Will that be the time the owners once again try to impose a cap on team payrolls?”
Short answer: no. Long answer: noooooooooooooooooo.
It’s time to revisit that first quote. The reason players actively “prevent” competitive balance by not wanting a salary cap is because they want to get paid. Most position players don’t like getting paid something less than $500,000 when they’re statistically in the prime of their careers, and surprisingly, all players don’t want the same AAV as they had during their rookie contracts. They want to get money that they feel they’ve earned. This is basic career-boosting stuff here. You want to be paid what you feel like you should be paid. Especially after having a woefully low annual salary for several years.
“Or will baseball simply continue to be a game where only the uber-rich can compete as owners?”
Lew Wolff and Stuart Sternberg beg to differ.
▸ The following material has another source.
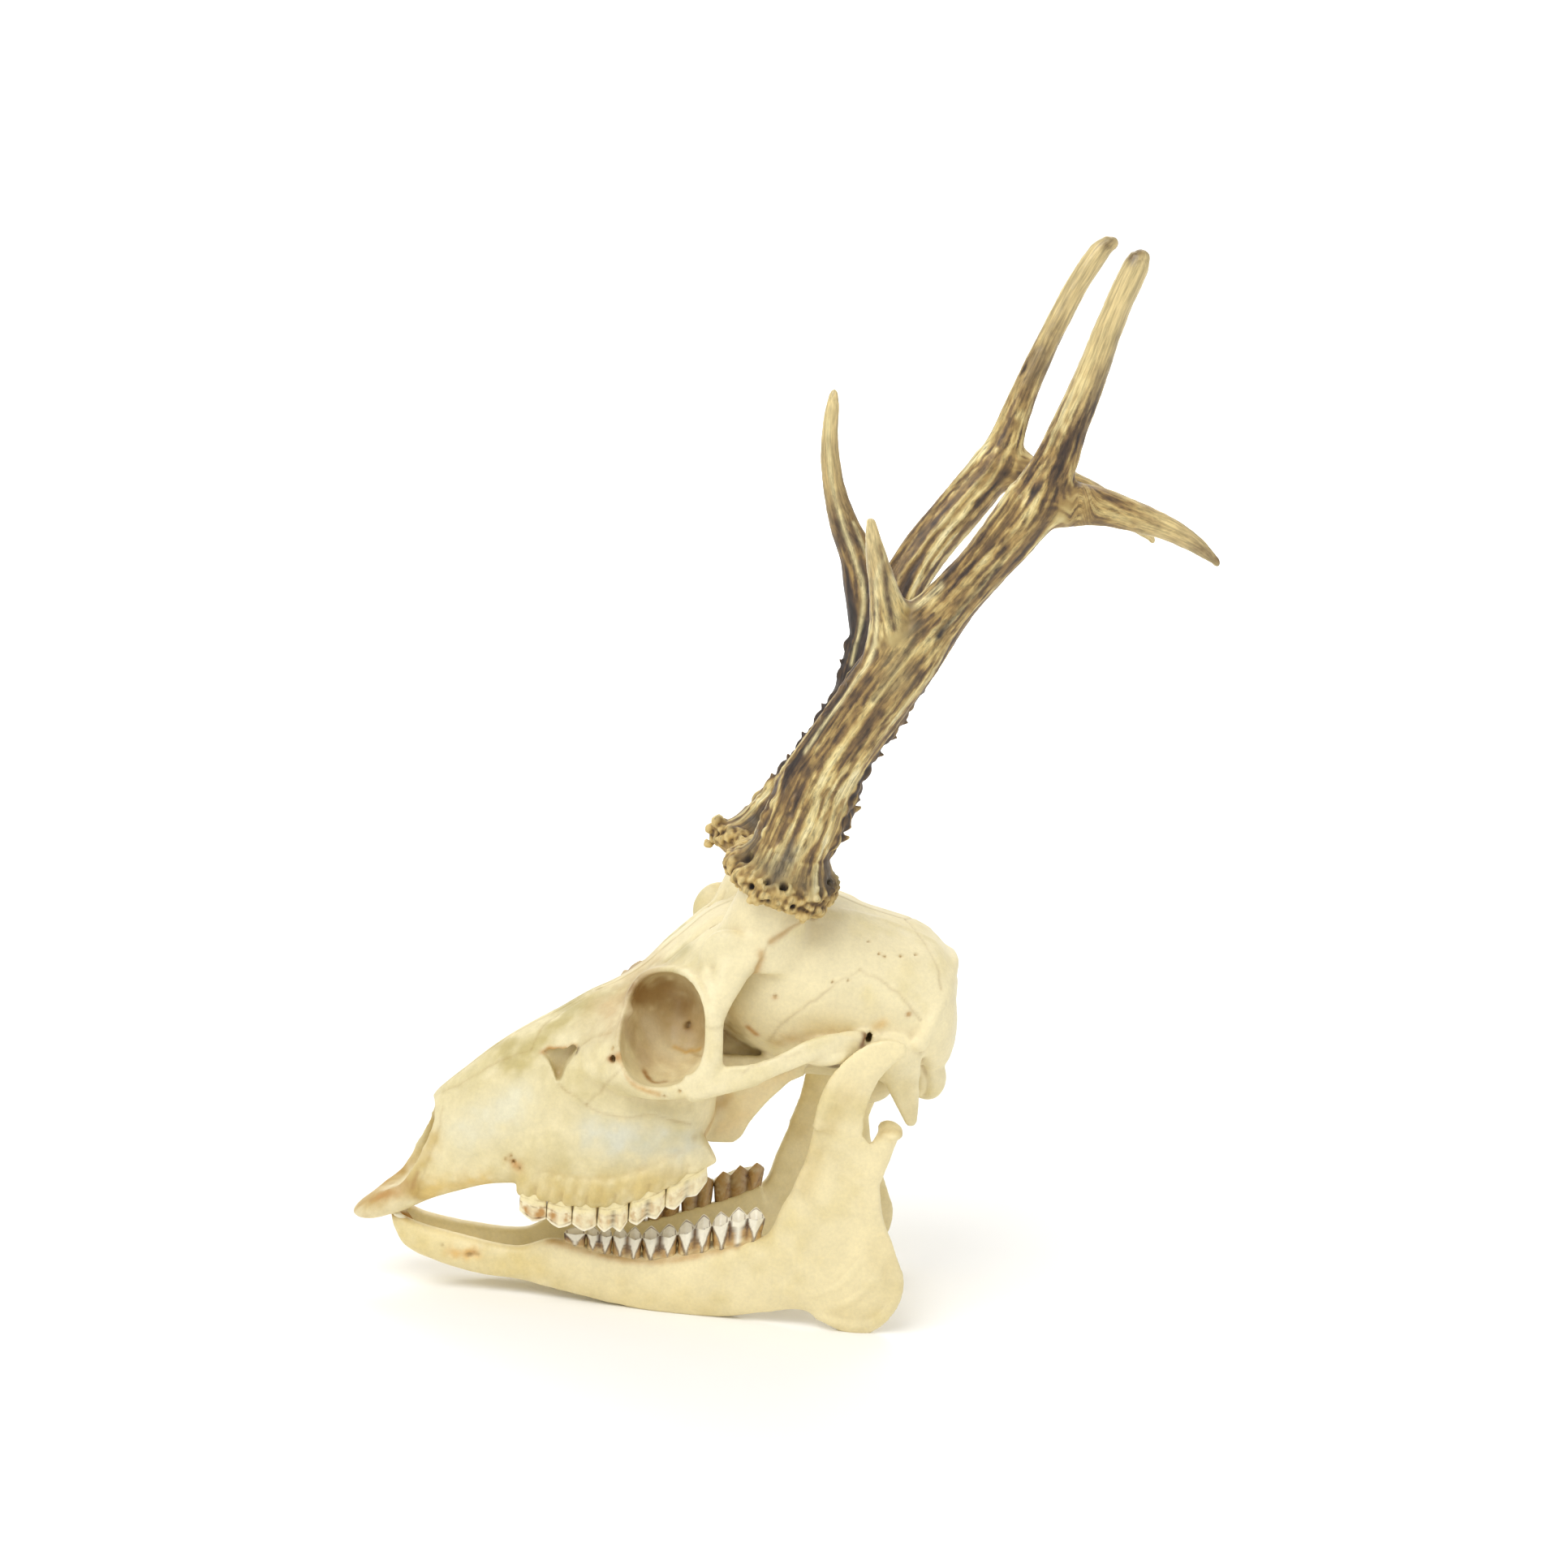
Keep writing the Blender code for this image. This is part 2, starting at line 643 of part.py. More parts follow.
def make_cranium():
    """The cranium, parted into the bones that a person would name."""
    rest = whole_cranium()
    nasals = rest.copy()
    nasals.data = rest.data.copy()
    bpy.context.scene.collection.objects.link(nasals)
    cut(nasals, helper("nasal_block", [nasal_block(0)]), "INTERSECT")
    cut(nasals, helper("nasal_suture", [slab((-85, 0, 80), (80, GAP, 80))]))
    applied(nasals)
    parted(nasals, {"nasal_left": (-85, -6, 84), "nasal_right": (-85, 6, 84)})
    cut(rest, helper("nasal_space", [nasal_block(GAP)]))
    sutures = [
        slab((-16.2, 0, 100), (GAP, 120, 130), (0, -1.6, 0)),
        *both(slab((3.0, -43, 94), (GAP, 18, 24), (0, -18, 0))),
        slab((-106.4, 0, 50), (GAP, 60, 60), (0, 4, 0)),
        slab((-120.7, 0, 40), (31.6, GAP, 60)),
    ]
    sutures += [burr_form(side, GAP + 0.2) for side in (LEFT, RIGHT)]
    for i, suture in enumerate(sutures):
        cut(rest, helper(f"suture_{i}", [suture]))
    applied(rest)
    parted(
        rest,
        {
            "braincase": (20, 0, 140),
            "face": (-60, -27, 60),
            "zygomatic_arch_left": (-6, -44, 90),
            "zygomatic_arch_right": (-6, 44, 90),
            "premaxilla_left": (-125, -8, 30),
            "premaxilla_right": (-125, 8, 30),
        },
    )


# Lower jaw


def jaw_ribs():
    """The left half of the lower jaw, as ribs from its lower or rear border to its upper or front one."""
    ribs = [
        # lower x, z, upper x, z, y, half thickness
        (-120.6, 19.6, -122.0, 24.6, -4.2, 2.4),
        (-117.4, 14.2, -119.0, 24.4, -5.0, 3.4),
        (-108.4, 9.8, -112.0, 21.6, -5.8, 3.9),
        (-92.0, 5.7, -95.0, 18.0, -7.2, 3.5),
        (-78.6, 5.0, -79.6, 16.4, -9.6, 3.4),
        (-66.0, 3.2, -68.0, 20.6, -12.8, 3.8),
        (-48.7, 0.5, -51.0, 18.6, -16.2, 4.6),
        (-32.6, -0.8, -33.0, 19.0, -19.8, 4.9),
        (-12.0, -0.2, -16.0, 23.8, -24.0, 4.8),
        (2.5, 3.2, 0.6, 30.0, -28.0, 4.2),
        (14.5, 5.4, 5.2, 40.0, -31.0, 3.6),
        (24.5, 0.6, 9.4, 50.0, -33.6, 3.0),
        (34.0, -1.4, 12.0, 58.0, -34.6, 2.6),
        (43.2, 5.6, 13.2, 64.0, -35.2, 2.4),
        (46.6, 17.0, 13.6, 67.0, -35.6, 2.3),
        (43.0, 29.4, 13.9, 70.0, -36.2, 2.3),
        (38.4, 40.0, 14.2, 72.0, -36.8, 2.3),
        (36.4, 52.0, 14.5, 74.0, -37.4, 2.3),
        (36.0, 60.0, 15.0, 76.0, -38.0, 2.0),
        (31.0, 68.0, 16.0, 79.0, -38.8, 1.8),
    ]
    return ribs


def rib_loft(ribs, count=80, sides=24, power=2.6):
    """A form over ribs, each x and z of one border, x and z of the other, y, and half its thickness."""
    stations = [((x0 + x1) / 2, y, (z0 + z1) / 2, x0, z0, x1, z1, half) for x0, z0, x1, z1, y, half in ribs]
    rows = spaced(stations, count)
    rings = []
    for _, y, _, x0, z0, x1, z1, half in rows:
        ring = []
        for k in range(sides):
            c, s = superellipse(2 * math.pi * k / sides, power)
            t = (1 + c) / 2
            ring.append((x0 + (x1 - x0) * t, y + half * s, z0 + (z1 - z0) * t))
        rings.append(ring)
    return skinned(rings)


def jaw_half():
    """Body and branch of the left half, its blade-like upper process, its joint knuckle and its teeth."""
    return [
        rib_loft(jaw_ribs()),
        tube(
            [
                (22.0, -38.4, 70, 1.9, 8.6),
                (22.6, -39.8, 79, 1.7, 8.0),
                (25.6, -41.0, 87.4, 1.6, 7.2),
                (30.4, -42.0, 94.2, 1.5, 6.0),
                (36.4, -42.6, 98.2, 1.4, 4.4),
                (41.6, -42.8, 98.8, 1.1, 2.0),
            ],
            power=2.6,
        ),
        tube([(33, -37.2, 56, 2.2, 4.4), (36.4, -36.8, 63.5, 2.6, 3.2), (39.2, -36.2, 68.6, 4.0, 2.8)]),
        ball((39.2, -35.4, 69.0), (4.6, 8.6, 2.5), (0, -6, 8)),
        *(crown(*tooth, sink=5.0, lean=0.6) for tooth in LOWER_ROW),
    ]


def incisor_forms():
    """The four worn front teeth of the left half, which lean forward out of the tip of the jaw."""
    forms = []
    for k in range(4):
        y, x = -1.5 - 1.5 * k, -121.6 + 0.7 * k
        rows = [
            (x + 3.6, y, 20.0, 0.9, 1.2),
            (x + 0.6, y, 23.2, 0.9, 1.1),
            (x - 1.2, y, 25.0 - 0.2 * k, 0.9, 0.7),
        ]
        forms.append(tube(rows, sides=10, count=5))
    return forms


def make_jaw(side):
    """One half of the lower jaw, with flats under its angle and its belly."""
    forms = jaw_half() + incisor_forms()
    if side == RIGHT:
        forms = [mirrored(f) for f in forms]
        for form in forms:
            form.transform(Matrix.Translation((RIGHT_JAW_SLIP, 0, 0)))
    jaw = shown("mandible_left" if side == LEFT else "mandible_right", forms)
    blended(jaw, JAW_GRAIN, 1)
    applied(jaw)
    thinned(jaw, JAW_FACES)
    cut(jaw, helper("rest", [slab((0, 0, -10), (400, 200, 20))]))
    applied(jaw)
    surfaced(jaw)


# Antlers


ANTLERS = {
    # x, distance from the middle plane, z and radius, from the skull outwards
    LEFT: {
        "beam": (
            (-0.7, 23.3, 150.7, 12.6), (2.4, 23.6, 160.1, 12.8), (6.2, 24.0, 170.5, 13.0),
            (9.9, 24.6, 182.1, 12.2), (15.4, 25.6, 193.2, 11.3), (22.1, 26.8, 204.9, 11.2),
            (28.3, 28.3, 215.5, 11.4), (35.5, 30.0, 226.5, 10.8), (42.3, 32.0, 237.4, 9.4),
            (48.9, 34.6, 246.8, 8.2), (55.7, 37.3, 256.1, 8.0), (63.7, 40.5, 267.9, 8.8),
            (70.3, 43.0, 278.3, 9.4),
        ),
        "top": (
            (70.3, 43.0, 278.3, 9.0), (75.3, 44.3, 291.0, 7.1), (78.2, 45.3, 301.4, 5.9),
            (81.6, 46.1, 311.8, 5.3), (84.8, 46.8, 322.1, 4.8), (87.7, 47.4, 332.4, 4.4),
            (90.9, 47.8, 342.6, 4.2), (94.8, 48.0, 352.8, 4.1), (96.2, 48.0, 356.8, 3.2),
        ),
        "rear": (
            (70.3, 43.0, 278.3, 9.0), (80.7, 43.6, 278.2, 7.4), (89.4, 43.8, 277.9, 6.2),
            (101.9, 43.4, 275.1, 4.8), (112.5, 42.6, 271.7, 3.8), (120.7, 41.8, 267.6, 2.9),
            (128.8, 41.0, 261.9, 1.4),
        ),
        "front": (
            (31.3, 31.0, 226.2, 8.6), (27.6, 34.0, 238.8, 6.4), (24.0, 37.6, 250.9, 4.2),
            (21.1, 40.4, 260.5, 3.0), (19.0, 42.6, 269.8, 1.7),
        ),
    },
    RIGHT: {
        "beam": (
            (-3.3, 23.3, 147.4, 11.6), (0.8, 23.6, 156.4, 11.4), (8.1, 24.0, 166.6, 11.0),
            (14.1, 24.6, 175.9, 10.8), (20.3, 25.6, 186.2, 10.6), (25.4, 26.8, 196.2, 10.4),
            (28.1, 28.3, 206.5, 10.2), (30.0, 29.6, 216.5, 10.0), (33.3, 31.4, 227.3, 9.0),
            (37.9, 33.8, 237.7, 8.0), (44.5, 36.4, 248.6, 7.8), (53.2, 39.4, 259.7, 7.8),
            (61.9, 42.0, 270.7, 7.8), (66.7, 43.0, 277.6, 7.6),
        ),
        "top": (
            (66.7, 43.0, 277.6, 7.4), (69.4, 44.0, 283.6, 6.2), (72.6, 45.2, 293.9, 5.0),
            (76.5, 46.2, 305.3, 4.4), (80.9, 47.0, 316.3, 4.0), (85.6, 47.5, 327.3, 3.8),
            (90.5, 47.9, 338.2, 3.7), (97.0, 48.0, 349.3, 3.5), (100.7, 48.0, 353.2, 2.6),
        ),
        "rear": (
            (66.7, 43.0, 277.6, 7.6), (80.4, 43.6, 273.8, 6.6), (92.9, 43.8, 271.2, 5.2),
            (105.8, 43.2, 265.9, 4.2), (115.4, 42.4, 260.2, 3.0), (121.2, 41.6, 255.4, 1.5),
        ),
        "front": (
            (28.7, 30.8, 222.2, 8.2), (25.3, 33.6, 235.2, 7.2), (22.1, 35.8, 245.9, 6.0),
            (17.8, 37.8, 254.6, 5.0), (14.1, 39.6, 265.0, 3.9), (11.8, 41.0, 275.6, 3.3),
            (11.1, 42.0, 286.2, 2.7), (11.4, 42.7, 294.2, 2.2), (11.7, 43.0, 299.1, 1.4),
        ),
    },
}  # fmt: skip


def antler_tube(side, branch):
    """The beam or one tine of an antler, plain and round."""
    rows = [(x, y * side, z, r, r) for x, y, z, r in ANTLERS[side][branch]]
    return tube(rows, sides=16, count=3 * len(rows))


def burr_form(side, margin):
    """The knobbly ring at the foot of an antler, as a plain disc square to the beam."""
    base, above = (Vector((x, y * side, z)) for x, y, z, _ in ANTLERS[side]["beam"][:2])
    burr = bmesh.new()
    bmesh.ops.create_cone(
        burr,
        cap_ends=True,
        segments=24,
        radius1=BURR_RADIUS - 1 + margin,
        radius2=BURR_RADIUS + margin,
        depth=BURR_HEIGHT + 2 * margin,
    )
    burr.transform(Matrix.Translation(base) @ (above - base).to_track_quat("Z", "Y").to_matrix().to_4x4())
    return burr


def fork_cut(a, b, size):
    """A thin square slab at point b, square to the line from a to b."""
    along = Vector(b) - Vector(a)
    form = slab((0, 0, 0), (size, size, GAP))
    form.transform(Matrix.Translation(b) @ along.to_track_quat("Z", "Y").to_matrix().to_4x4())
    return form


def make_antler(side):
    """An antler, parted at its burr and its forks."""
    name = "antler_left" if side == LEFT else "antler_right"
    paths = {branch: [(x, y * side, z) for x, y, z, _ in rows] for branch, rows in ANTLERS[side].items()}
    forms = [antler_tube(side, branch) for branch in paths]
    base = Vector(paths["beam"][0])
    upwards = (Vector(paths["beam"][1]) - base).normalized()
    antler = shown(name, [*forms, burr_form(side, 0)])
    blended(antler, ANTLER_GRAIN, 2)
    applied(antler)
    thinned(antler, ANTLER_FACES)
    cuts = [
        fork_cut(base, base + upwards * (BURR_HEIGHT / 2 + 1), 80),
        fork_cut(paths["front"][0], paths["front"][2], 14),
        fork_cut(paths["top"][0], paths["top"][2], 20),
        fork_cut(paths["rear"][0], paths["rear"][2], 18),
    ]
    for i, form in enumerate(cuts):
        cut(antler, helper(f"{name}_cut_{i}", [form]))
    applied(antler)
    parted(
        antler,
        {
            f"{name}_burr": base - Vector((BURR_RADIUS - 1, 0, -6)),
            f"{name}_beam": paths["beam"][6],
            f"{name}_front_tine": paths["front"][-1],
            f"{name}_top_tine": paths["top"][-1],
            f"{name}_rear_tine": paths["rear"][-1],
        },
    )


def main():
    for old in list(bpy.data.objects):
        bpy.data.objects.remove(old)
    make_cranium()
    make_jaw(LEFT)
    make_jaw(RIGHT)
    make_antler(LEFT)
    make_antler(RIGHT)


main()
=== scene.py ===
# %% [markdown]
# # Skull of a roe buck, life size
#
# A cleaned roe deer skull with its antlers stands on its own lower jaw. Most of it is built the way a sculptor would:
# plain closed forms are laid over each other, a voxel remesh melts them into one skin, hollows are cut out, and fine
# strokes finish it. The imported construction, whose solids give every place and size, is loaded first.

# %% Load the construction and keep its box
import math
import random

import bmesh
import bpy
import numpy as np
from mathutils import Matrix, Vector
from mathutils.bvhtree import BVHTree
from mathutils.kdtree import KDTree


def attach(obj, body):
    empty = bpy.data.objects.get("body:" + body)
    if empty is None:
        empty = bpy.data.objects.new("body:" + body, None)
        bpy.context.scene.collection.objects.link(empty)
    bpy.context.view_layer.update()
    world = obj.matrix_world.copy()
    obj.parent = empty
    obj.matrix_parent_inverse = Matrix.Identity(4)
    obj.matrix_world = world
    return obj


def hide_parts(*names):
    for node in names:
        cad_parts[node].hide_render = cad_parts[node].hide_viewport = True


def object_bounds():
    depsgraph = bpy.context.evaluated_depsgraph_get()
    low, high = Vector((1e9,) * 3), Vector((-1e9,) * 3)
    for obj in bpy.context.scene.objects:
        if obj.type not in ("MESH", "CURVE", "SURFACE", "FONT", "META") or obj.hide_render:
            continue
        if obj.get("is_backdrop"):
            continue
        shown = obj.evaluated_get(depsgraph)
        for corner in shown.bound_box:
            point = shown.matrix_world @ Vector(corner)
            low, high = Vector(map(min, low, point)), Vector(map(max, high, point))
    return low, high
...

“Where teams like the Indians…have no realistic chance at ending a World Series drought that will be entering its 67th year come opening day in 2015?”
The Indians will deploy a rotation that could be the best in the American League and and all you can complain about is other teams’ spending. The Indians do have a shot, you know. A World Series berth is not something most teams collect every other year. So, Paul Hoynes, I guess the only thing to do is follow Eric Wedge’s advice and just suck it up.
Teams have money. Teams will spend said money. Teams may or may not do well after spending said money. Welcome to offseason baseball.